John Beck, making his first start since 2007, overshadowed the Panthers all week, but unfortunately he forgot to show up until the Redskins trailed 16-6 in the third quarter.

Beck pulled it together after a poor start -- most notably leading a seven-play, 82-yard drive in which he completed all four of his passes and ran for a touchdown to make it 16-13.  But before and after that, he struggled, fumbling on his first possession and failing to convert a key fourth down in the third quarter.

Working with a short field after sacking Beck on fourth down, Cam Newton completed a 37-yarder to Brandon LaFell and then dashed into the end zone to give Carolina a 16-6 lead.

The touchdown sparked Carolina and Beck couldn’t do enough to overcome its 24-point second-half outburst against the Redskins defense.

Newton was magnificent, hitting receivers in stride, squeezing the ball into the tiniest of windows and victimizing what once looked like a respectable defensive unit.

Mike Shanahan must have taken a quick look across the sideline and wondered what could have been had the Redskins been a factor in the Newton sweepstakes. He’s that once-in-a-lifetime find -- one of those elite quarterbacks in the making Shanahan so desperately covets.

Instead the head coach is dealing with Beck and an offense that looked remarkably similar to the same one we’ve seen for years. It was another stagnant effort from a unit Shanahan has expressed so much confidence in since his arrival.

Which begs the question: Why does he believe in them to such an extent? We're not coaches, but even the casual observer can point out the lack of coherency on offense.

The Redskins didn’t need to overthink their final first half possession. They were getting the ball to start the second half tied 6-6, but Beck threw short over the middle to Jabar Gaffney, who fumbled, allowing the Panthers to score before halftime.

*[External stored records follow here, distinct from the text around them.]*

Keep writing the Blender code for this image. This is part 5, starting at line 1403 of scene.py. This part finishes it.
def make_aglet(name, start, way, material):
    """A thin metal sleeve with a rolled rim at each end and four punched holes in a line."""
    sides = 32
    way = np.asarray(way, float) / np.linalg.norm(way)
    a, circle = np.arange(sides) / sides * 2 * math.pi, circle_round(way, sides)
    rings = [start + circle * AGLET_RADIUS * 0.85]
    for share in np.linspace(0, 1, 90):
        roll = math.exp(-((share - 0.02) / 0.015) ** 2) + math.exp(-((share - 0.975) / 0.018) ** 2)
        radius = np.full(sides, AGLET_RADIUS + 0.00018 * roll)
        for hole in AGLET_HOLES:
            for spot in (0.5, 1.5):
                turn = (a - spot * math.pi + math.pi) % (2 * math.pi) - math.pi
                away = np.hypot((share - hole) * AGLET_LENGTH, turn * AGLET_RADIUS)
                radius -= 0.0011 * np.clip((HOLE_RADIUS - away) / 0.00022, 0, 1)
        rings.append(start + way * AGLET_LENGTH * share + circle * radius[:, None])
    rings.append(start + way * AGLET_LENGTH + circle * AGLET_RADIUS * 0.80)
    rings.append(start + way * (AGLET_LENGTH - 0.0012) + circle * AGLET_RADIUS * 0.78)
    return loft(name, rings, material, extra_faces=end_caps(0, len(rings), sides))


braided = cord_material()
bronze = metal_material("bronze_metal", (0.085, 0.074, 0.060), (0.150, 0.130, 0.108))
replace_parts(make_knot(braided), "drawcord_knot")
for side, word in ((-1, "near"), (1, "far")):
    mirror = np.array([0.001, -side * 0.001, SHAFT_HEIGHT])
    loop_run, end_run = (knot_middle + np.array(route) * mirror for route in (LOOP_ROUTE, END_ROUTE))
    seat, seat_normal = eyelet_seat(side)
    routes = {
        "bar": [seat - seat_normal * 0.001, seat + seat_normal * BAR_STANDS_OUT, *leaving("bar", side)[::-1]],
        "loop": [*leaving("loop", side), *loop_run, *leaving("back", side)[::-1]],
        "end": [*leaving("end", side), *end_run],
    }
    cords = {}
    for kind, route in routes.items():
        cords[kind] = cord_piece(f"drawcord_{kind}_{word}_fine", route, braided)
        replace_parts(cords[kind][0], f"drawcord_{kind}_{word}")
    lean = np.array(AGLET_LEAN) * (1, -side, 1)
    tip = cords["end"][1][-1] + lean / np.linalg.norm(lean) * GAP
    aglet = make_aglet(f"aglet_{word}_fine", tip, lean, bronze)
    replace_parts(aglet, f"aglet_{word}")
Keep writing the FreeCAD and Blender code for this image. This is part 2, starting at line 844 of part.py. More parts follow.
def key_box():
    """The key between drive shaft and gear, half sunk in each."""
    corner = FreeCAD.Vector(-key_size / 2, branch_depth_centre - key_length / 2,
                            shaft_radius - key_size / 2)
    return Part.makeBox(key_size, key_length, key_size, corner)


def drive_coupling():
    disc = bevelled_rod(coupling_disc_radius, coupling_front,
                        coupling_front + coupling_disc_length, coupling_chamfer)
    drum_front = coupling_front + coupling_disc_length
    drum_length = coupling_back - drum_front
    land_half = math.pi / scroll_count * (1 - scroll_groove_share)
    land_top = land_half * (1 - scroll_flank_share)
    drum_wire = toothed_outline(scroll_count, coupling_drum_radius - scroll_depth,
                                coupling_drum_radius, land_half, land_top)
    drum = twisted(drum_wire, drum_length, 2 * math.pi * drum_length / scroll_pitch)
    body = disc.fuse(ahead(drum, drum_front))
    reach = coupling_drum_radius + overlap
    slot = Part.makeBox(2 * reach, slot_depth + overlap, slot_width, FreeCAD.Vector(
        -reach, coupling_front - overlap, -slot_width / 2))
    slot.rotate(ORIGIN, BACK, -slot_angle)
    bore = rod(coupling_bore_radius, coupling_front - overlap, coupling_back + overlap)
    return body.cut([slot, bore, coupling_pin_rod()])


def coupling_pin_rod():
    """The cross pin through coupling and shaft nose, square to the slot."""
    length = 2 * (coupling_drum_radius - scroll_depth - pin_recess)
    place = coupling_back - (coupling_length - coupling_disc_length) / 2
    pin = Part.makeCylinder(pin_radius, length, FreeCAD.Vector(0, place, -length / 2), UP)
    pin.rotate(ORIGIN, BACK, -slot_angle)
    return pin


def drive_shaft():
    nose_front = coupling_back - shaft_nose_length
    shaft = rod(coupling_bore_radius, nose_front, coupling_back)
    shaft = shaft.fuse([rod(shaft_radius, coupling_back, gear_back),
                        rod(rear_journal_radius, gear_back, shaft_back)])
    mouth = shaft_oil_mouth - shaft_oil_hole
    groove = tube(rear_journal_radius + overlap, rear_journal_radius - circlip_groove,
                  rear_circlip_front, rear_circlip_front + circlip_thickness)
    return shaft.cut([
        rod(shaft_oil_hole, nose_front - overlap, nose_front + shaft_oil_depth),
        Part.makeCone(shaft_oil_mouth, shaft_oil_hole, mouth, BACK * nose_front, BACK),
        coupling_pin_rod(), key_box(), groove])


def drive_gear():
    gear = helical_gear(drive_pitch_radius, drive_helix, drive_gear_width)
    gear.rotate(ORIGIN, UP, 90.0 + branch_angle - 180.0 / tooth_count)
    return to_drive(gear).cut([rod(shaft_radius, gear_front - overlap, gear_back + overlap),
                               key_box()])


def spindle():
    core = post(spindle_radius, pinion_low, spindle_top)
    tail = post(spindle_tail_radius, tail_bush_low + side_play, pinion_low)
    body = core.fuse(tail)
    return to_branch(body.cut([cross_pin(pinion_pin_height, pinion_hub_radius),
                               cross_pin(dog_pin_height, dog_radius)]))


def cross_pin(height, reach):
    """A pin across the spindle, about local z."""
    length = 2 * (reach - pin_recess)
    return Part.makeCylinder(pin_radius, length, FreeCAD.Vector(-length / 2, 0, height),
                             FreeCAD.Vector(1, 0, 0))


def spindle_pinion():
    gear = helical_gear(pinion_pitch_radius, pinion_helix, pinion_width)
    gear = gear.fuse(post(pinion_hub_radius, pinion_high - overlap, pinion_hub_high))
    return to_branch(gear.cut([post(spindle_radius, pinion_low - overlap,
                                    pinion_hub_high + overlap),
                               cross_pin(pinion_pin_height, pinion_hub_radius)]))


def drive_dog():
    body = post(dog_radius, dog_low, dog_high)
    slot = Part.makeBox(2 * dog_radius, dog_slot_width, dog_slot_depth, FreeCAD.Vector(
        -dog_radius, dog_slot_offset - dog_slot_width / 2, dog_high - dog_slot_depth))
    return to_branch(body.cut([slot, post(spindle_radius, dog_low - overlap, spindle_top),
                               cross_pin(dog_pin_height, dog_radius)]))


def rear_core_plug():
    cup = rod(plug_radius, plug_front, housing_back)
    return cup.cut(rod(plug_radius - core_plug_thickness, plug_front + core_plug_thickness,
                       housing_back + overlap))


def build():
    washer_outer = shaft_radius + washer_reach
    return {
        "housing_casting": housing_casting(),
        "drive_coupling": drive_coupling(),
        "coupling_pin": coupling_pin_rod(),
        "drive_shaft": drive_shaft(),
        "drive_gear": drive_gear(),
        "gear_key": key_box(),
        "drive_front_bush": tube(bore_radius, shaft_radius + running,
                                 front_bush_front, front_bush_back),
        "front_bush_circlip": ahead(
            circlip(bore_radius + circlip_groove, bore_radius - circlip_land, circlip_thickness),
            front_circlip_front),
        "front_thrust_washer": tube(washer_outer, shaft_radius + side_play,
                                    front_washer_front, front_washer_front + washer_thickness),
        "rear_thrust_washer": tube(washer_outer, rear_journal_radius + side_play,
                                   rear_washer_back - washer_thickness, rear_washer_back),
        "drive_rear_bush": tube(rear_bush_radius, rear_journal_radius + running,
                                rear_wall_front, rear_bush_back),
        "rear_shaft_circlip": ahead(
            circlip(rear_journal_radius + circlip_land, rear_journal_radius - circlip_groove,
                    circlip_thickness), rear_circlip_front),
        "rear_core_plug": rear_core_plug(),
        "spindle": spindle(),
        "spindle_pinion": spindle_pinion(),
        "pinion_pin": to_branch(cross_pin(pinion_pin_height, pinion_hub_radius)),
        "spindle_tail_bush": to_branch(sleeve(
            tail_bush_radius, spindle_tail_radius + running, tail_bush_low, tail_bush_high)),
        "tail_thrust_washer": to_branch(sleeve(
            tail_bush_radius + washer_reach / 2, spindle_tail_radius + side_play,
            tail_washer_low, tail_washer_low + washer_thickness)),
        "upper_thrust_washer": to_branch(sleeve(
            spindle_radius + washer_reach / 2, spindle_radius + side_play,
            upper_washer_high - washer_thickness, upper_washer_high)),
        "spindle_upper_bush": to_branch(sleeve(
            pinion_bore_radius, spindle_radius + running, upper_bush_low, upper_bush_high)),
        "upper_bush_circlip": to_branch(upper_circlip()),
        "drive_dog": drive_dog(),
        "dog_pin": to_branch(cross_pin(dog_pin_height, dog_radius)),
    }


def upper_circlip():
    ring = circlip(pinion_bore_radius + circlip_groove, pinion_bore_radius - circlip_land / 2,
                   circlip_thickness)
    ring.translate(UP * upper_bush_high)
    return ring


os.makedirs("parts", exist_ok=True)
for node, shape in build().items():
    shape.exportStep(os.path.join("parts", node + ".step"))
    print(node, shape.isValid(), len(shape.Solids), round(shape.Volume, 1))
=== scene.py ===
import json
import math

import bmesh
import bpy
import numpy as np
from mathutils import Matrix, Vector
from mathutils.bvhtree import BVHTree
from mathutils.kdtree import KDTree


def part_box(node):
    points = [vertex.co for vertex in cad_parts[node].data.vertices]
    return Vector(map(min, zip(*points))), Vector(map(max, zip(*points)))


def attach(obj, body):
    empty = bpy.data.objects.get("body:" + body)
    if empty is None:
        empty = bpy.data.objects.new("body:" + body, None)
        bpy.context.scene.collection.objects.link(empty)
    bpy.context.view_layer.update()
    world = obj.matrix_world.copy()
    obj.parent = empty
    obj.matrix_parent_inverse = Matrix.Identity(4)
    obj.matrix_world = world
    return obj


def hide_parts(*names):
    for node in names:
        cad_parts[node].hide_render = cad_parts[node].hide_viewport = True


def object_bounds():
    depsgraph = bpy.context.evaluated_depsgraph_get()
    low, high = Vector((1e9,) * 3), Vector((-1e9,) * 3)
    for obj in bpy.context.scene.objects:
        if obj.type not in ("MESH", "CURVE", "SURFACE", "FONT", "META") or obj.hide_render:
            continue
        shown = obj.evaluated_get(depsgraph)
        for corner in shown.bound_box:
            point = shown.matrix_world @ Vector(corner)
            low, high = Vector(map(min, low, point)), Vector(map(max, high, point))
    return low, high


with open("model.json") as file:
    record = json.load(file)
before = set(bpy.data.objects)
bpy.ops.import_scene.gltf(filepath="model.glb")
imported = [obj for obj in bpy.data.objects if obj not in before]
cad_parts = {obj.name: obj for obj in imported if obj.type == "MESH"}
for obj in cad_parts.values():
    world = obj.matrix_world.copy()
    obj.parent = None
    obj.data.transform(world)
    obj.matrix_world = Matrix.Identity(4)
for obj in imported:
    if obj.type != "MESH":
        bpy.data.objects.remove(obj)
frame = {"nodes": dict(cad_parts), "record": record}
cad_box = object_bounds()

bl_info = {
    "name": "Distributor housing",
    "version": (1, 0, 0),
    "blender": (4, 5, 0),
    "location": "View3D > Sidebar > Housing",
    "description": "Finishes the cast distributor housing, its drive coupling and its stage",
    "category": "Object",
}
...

When an offense is on the right page, that doesn’t happen. The coaching staff once again grossly overestimated its capabilities and it made a difficult game nearly unwinnable.

In fairness, it was Beck’s first start of the year, but it doesn’t alter the fact the offense’s inefficiency has run rampant under Shanahan. He was supposed to turn things around, but through a year and a half it’d be optimistic to say there’s even been progress.

And it wouldn’t be nearly as maddening if he would cease singing the praises of two bad quarterbacks. Week after week, he’s been emphatic in defending them when they’ve done little to back him up.

It becomes even more concerning when you consider Carolina’s success offensively. Newton is a special player, but the rest of the Panthers have elevated their respective games to give Ron Rivera a team on the rise.

On Sunday, they thoroughly outplayed the Redskins on both sides of the ball, serving as another reminder this team is still stuck in neutral.

“I got to do a better job getting these guys ready to play,” Shanahan said. “We should have played better than we did.”

Come to think of it, Shanahan sounded sick to his stomach, too.